Canlılar içerisinde şefkati ana, bitkiler içerisinde ise orman ve ağaç temsil etmektedir. Orman ve ağaç tıpkı bir anne gibi şefkatle kucaklar insanı ve gölgesinde serinletir onu. Fakat ne yazık ki kendisini bedava serinleten o masum ağaç, doymaz, çıkarcı ve menfaatperest insan tarafından acımasızca katledilmektedir. Çıkarcılığın, menfaatperestliğin, doymazlığın günümüzdeki ifadesi ise vahşi kapitalizmdir. Vahşi kapitalizm ne yazık ki gölgesini satamadığı ağacı kesmektedir.
Peygamberimiz ağaç kesmeyi yasaklamıştır. Ağaç kesmeyi yasakladığı gibi çıkarcılık ve menfaatperestliği de hoş görmemiştir. Esas olan yardımlaşmaktır. Komşun aç iken sen tok yatamazsın, menfaatin uğruna doğayı tahrip edemezsin, ağacı kesemezsin, kanaat etmek, yetinmek zorundasın.
Peygamberimiz’in Mekke’den Medine’ye hicret ettiğinde, Medinelilere vermiş olduğu ilk emir, ilk talimat, selamlaşmak ve yardımlaşmaktır. Mekke’de hurma bahçelerinin etrafında duvar yoktu. Peygamberimiz Medine’ye göç ettiğinde bir baktı ki hurma bahçeleri duvarlarla çevrilmiş, sebebini sorduğunda, dediler ki:
- Ya Rasulallah, bu duvarlar hurmaları başkalarından korumak için yapılmıştır. Herkes hurmasını topladıktan, kendisine bir yıl yetecek miktarda hurmasını alıp evine götürdükten sonra geri kalan hurmalar ne olacak, herkes yıllık ihtiyacını alsın geri kalanı ise fakir fukaraya kalsın. Dolayısı ile fakir fukara kendine yetecek miktarda yıllık hurma ihtiyacını rahatça alabilsin…

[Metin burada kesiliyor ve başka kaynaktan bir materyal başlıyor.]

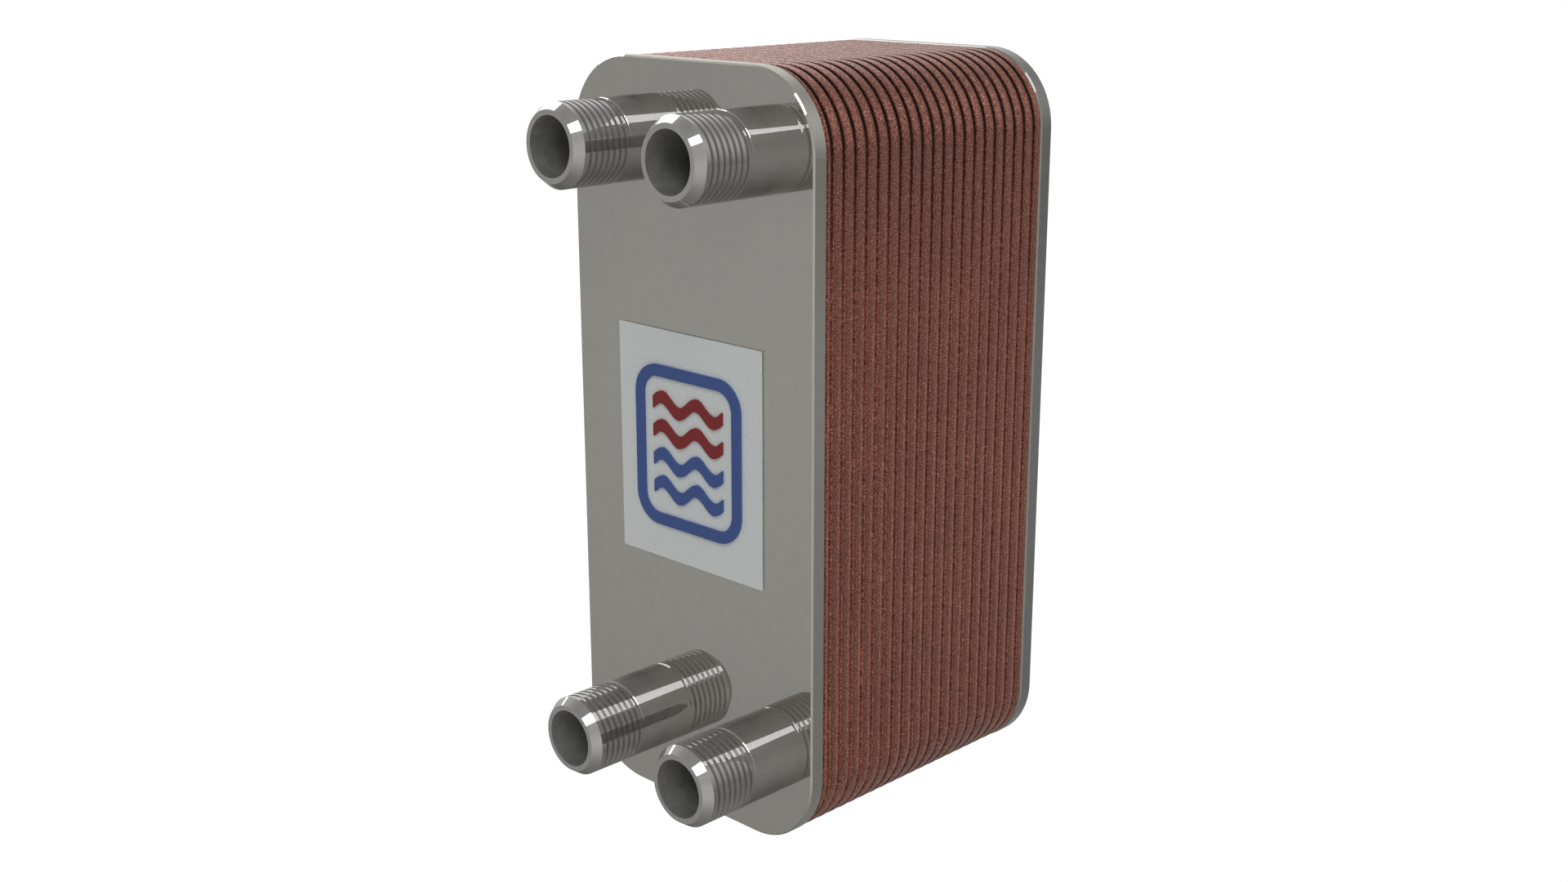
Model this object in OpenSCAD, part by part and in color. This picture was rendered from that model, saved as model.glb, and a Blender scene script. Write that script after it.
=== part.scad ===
// Brazed plate heat exchanger.
// Each sub-part is drawn lying on its back: x across, y up the plate and z up the stack, from the rear
// cover's outer face at z = 0 to the connections' mouths. upright() then stands the stack on its short end,
// with the connections facing -Y and the ground at z = 0.

/* [Plates] */
// Height of the plates
plate_h = 193; // [180:1:260]
// Width of the plates
plate_w = 84.2; // [80:0.1:110]
// Outer corner radius of the plates
corner_r = 19.8; // [16:0.1:24]
// Thickness of each cover plate
cover_t = 4.4; // [3:0.1:8]
// Bevel on the cover plates' edges
cover_bevel = 0.4; // [0.2:0.1:0.8]

/* [Plate pack] */
// Number of corrugated channel plates
channel_plates = 20; // [4:1:30]
// Depth that each channel plate adds to the stack
plate_pitch = 3.94; // [3.5:0.01:4.5]
// Thickness of the pressed sheet
sheet_t = 0.4; // [0.3:0.05:0.5]
// Length over which each skirt covers the next plate
skirt_overlap = 2.15; // [1.2:0.05:2.4]
// How far the skirts' lips stay inside the cover plates' outline
lip_inset = 0.15; // [0.1:0.05:0.5]
// How far each skirt draws in over one pitch, from its free edge towards its fold
skirt_draw = 0.62; // [0.6:0.02:1.2]
// Radius of the skirts' rounded free edge
lip_r = 0.25; // [0.15:0.05:0.3]

/* [Corrugation] */
// Distance between two ridges, square to them
ridge_pitch = 14; // [10:0.5:18]
// Width of the flat land along each ridge
ridge_land = 1.4; // [1:0.1:2]
// Slope of the chevron's arms
chevron_angle = 30; // [20:1:45]

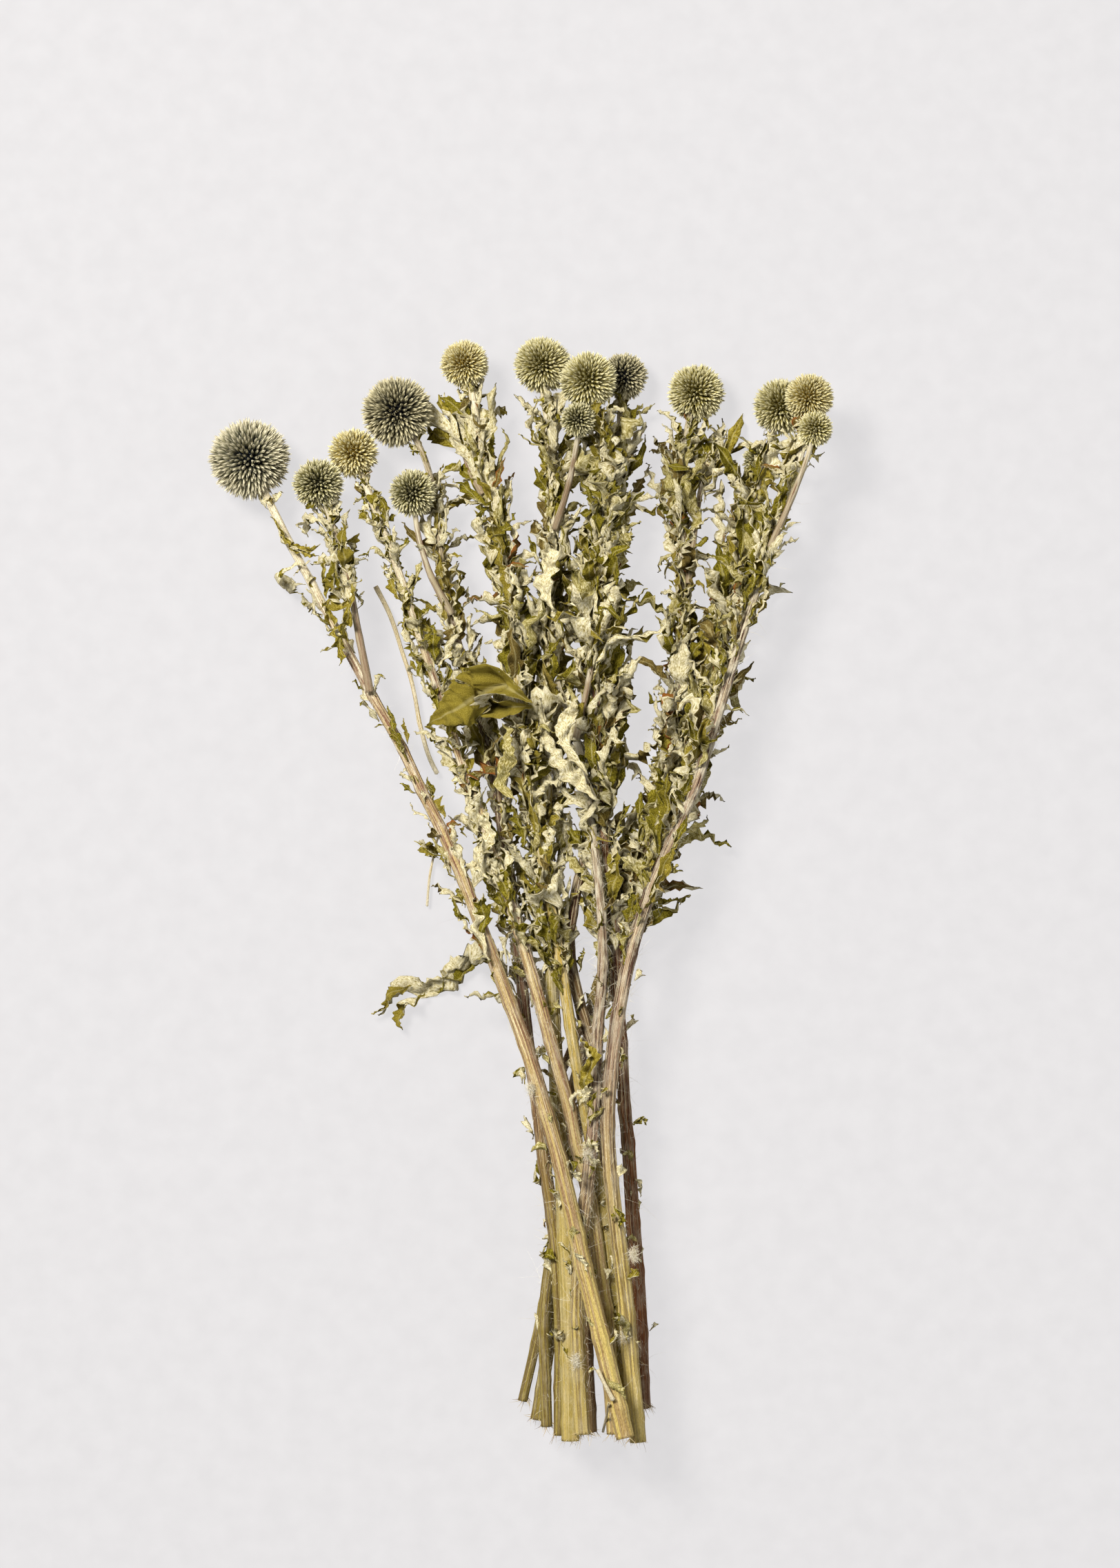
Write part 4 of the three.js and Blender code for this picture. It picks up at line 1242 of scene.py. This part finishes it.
# %% Knots of wool
KNOTS = [  # place and size in millimetres
    ((54.6, -196.7), 4), ((30, -142.8), 4), ((-0.5, -107.5), 3.5), ((23.7, -252.5), 4), ((49.7, -239.5), 4),
]
KNOT_HAIRS = 520
tangles = []
for number, (place, size) in enumerate(KNOTS):
    dice = np.random.default_rng(950 + number)
    flat = np.array(place) * MM
    centre = np.array([*flat, pile_height(*flat) + 0.6 * MM])
    start = centre + dice.normal(0, size * 0.32 * MM, (KNOT_HAIRS, 3)) * [0.8, 1.5, 0.5]
    way = unit(dice.normal(size=(KNOT_HAIRS, 3)) + [0, 0, 0.3])
    length = dice.uniform(0.35, 0.9, KNOT_HAIRS) * size * MM
    tangles.append(hairs(start, way, length, dice.uniform(0.08, 0.2, KNOT_HAIRS) * MM, dice))
points, faces, numbers = joined(tangles)
points[:, 2] = np.maximum(points[:, 2], HAIR_GAP)
mesh_piece("wool_knots", points, [faces], wool, numbers, [])

print(len(KNOTS), "knots of", KNOT_HAIRS, "hairs")

# %% [markdown]
# ## Torn fibres
#
# Cutting tore some fibres out of the feet, most of all out of two of them. They could be a rough edge in
# the bark's mesh, but single fibres stand out further than that. They are the same ribbons as the hairs,
# only coarser and brown, and they lean out of the rim of each foot.

# %% Torn fibres
torn = []
for number, letter in enumerate(MAIN_LETTERS):
    dice = np.random.default_rng(980 + number)
    count = 70 if letter in "hp" else 26  # the feet of h and p are the most torn
    path = axes[letter]
    ahead, right, over = (part[0] for part in frames_along(path[:, :3]))
    angle = dice.uniform(0, 2 * np.pi, count)[:, None]
    out = np.cos(angle) * right + np.sin(angle) * over
    on_rim = path[0, :3] + out * path[0, 3] * dice.uniform(0.6, 1, (count, 1))
    start = on_rim + ahead * dice.uniform(0, 3, (count, 1)) * MM
    way = unit(-ahead * dice.uniform(0.3, 1, (count, 1)) + out * dice.uniform(0.1, 0.9, (count, 1)))
    torn.append(hairs(start, way, dice.uniform(1.5, 6, count) * MM, dice.uniform(0.2, 0.5, count) * MM, dice))
points, faces, numbers = joined(torn)
points[:, 2] = np.maximum(points[:, 2], HAIR_GAP)
mesh_piece("torn_fibres", points, [faces], fibre, numbers, [])
print(len(faces), "faces of torn fibre")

Bu kısa açıklamanın ardından Kâinatın Efendisi ilk talimatını verdi.
“Yıkın bu duvarları…”
Bu gerçekler genel itibarıyla dünya çevre eksenini yansıtmaktadır. Dünya genel ekseninden Türkiye özel eksenine döndüğümüzde, çok yoğun bir doğa tahribi ile karşı karşıya kalmamız kaçınılmazdır. Türkiye’de doğa tahribinin adı betonlaşma ve düzensiz kentleşmedir. Bizim bu işi, bu yapılaşma ve düzgün kentleşme işini başaramadığımız ayan beyan ortadadır. Yapılaşma ihtiyacı ile doğayı koruma gerçeğini bir arada yürütemedik. Bizde yapılaşma, doğa tahribi demektir. Düzgün kentleşme ve yapılaşmayı, doğayı tahrip etmeden başarmış ülkeler var. Uçaktan aşağıya baktığımızda, bazı ülkelerde yemyeşil bir doğa ile bazı ülkeler de ise, mesela Türkiye’de, düzensiz kentleşme ile beton ile yüz yüze gelme bahtsızlığını yaşamamız, bizim açımızdan, çok ama çok üzücü ve ülkemiz adını doğrusu çok düşündürücüdür.